# Back to Basics:  The "Poor Game" of the US Way of War



## Havoc13 (Jan 8, 2014)

This is a piece we originally did for Blackside Concepts, and now is on the ShadowBlog as well, with a couple of updates.  Any thoughts on the recommendations made in the article?

http://www.shadowspear.com/2014/01/back-to-basics-the-poor-game-of-the-modern-us-way-of-war-2/



> The modern US military is perpetually pre-occupied with non-military goals and is hobbled by inhibitions, complications, and restrictions inflicted on the military from the outside, which limit the military’s ability to carry out national policy and to secure the common defense.  Chief among these issues the following: risk aversion, casualty avoidance, and over-indulgence in the discredited theory of democratic peace.



/snip



> It is entirely too easy for the US to go to war, and the entire burden of those conflicts is concentrated on only a handful of its citizens.  To remedy this, the United States, as a nation, should strongly consider the following:





> 1) A formal declaration of war, or at least very specific Congressional approval, for every US military action that lasts longer than 90 days.





> 2) The re-institution of a national draft (for both men and women) for every war the US fights that lasts longer than 180 days.





> 3) A war tax that directly affects every American, in order to pay for the war and to ensure the average American has at least some stake in the fighting.

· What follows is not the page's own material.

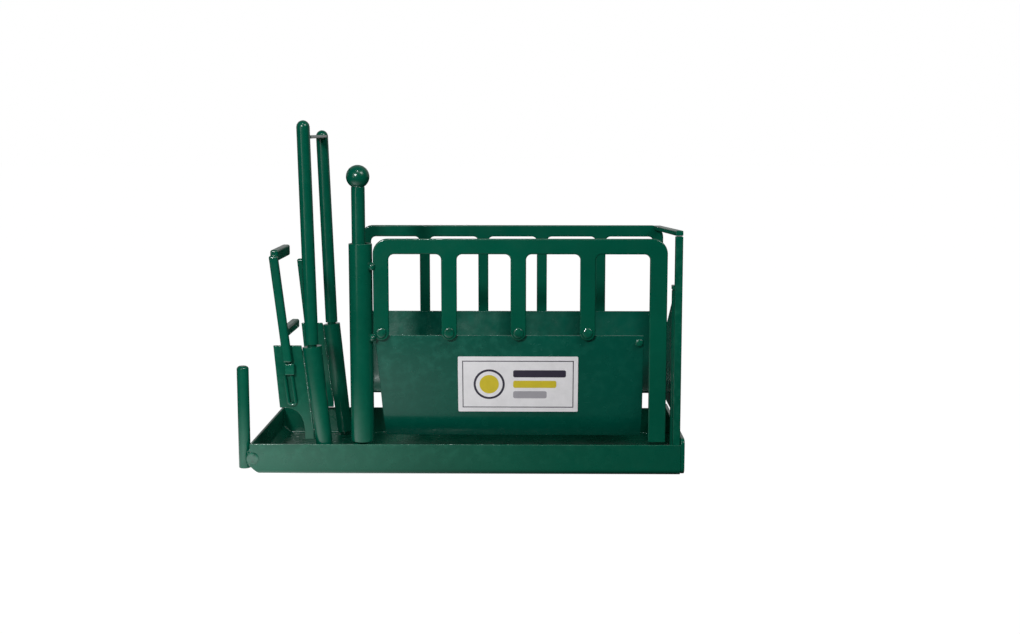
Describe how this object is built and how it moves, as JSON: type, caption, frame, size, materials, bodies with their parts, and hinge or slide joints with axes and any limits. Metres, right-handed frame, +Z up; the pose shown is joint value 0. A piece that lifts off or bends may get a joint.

> 4) The establishment of a tradition of two or more years of service (not necessarily military service) for all mentally and physically capable citizens.





> 5) Recognize that the democratic peace theory is a deeply flawed model. Instead of obsessively focusing on establishing “democracy,” the US should focus on establishing the rule of law, adherence to international norms, and the fostering of governments amenable (or at least not inimical) to Western values and US interests.


----------



## DA SWO (Jan 9, 2014)

1- War Powers Act (Universally ignored by the people who enacted it)
4- Good start, plus universal service would introduce working to a large number of people who never work a job.
5-Agree, except for the international norms as those are usually flawed ideas.


----------



## Diamondback 2/2 (Jan 9, 2014)

1- I agree

2-Draft for any declaration of war, if we're going to war, spin the machine up full throttle.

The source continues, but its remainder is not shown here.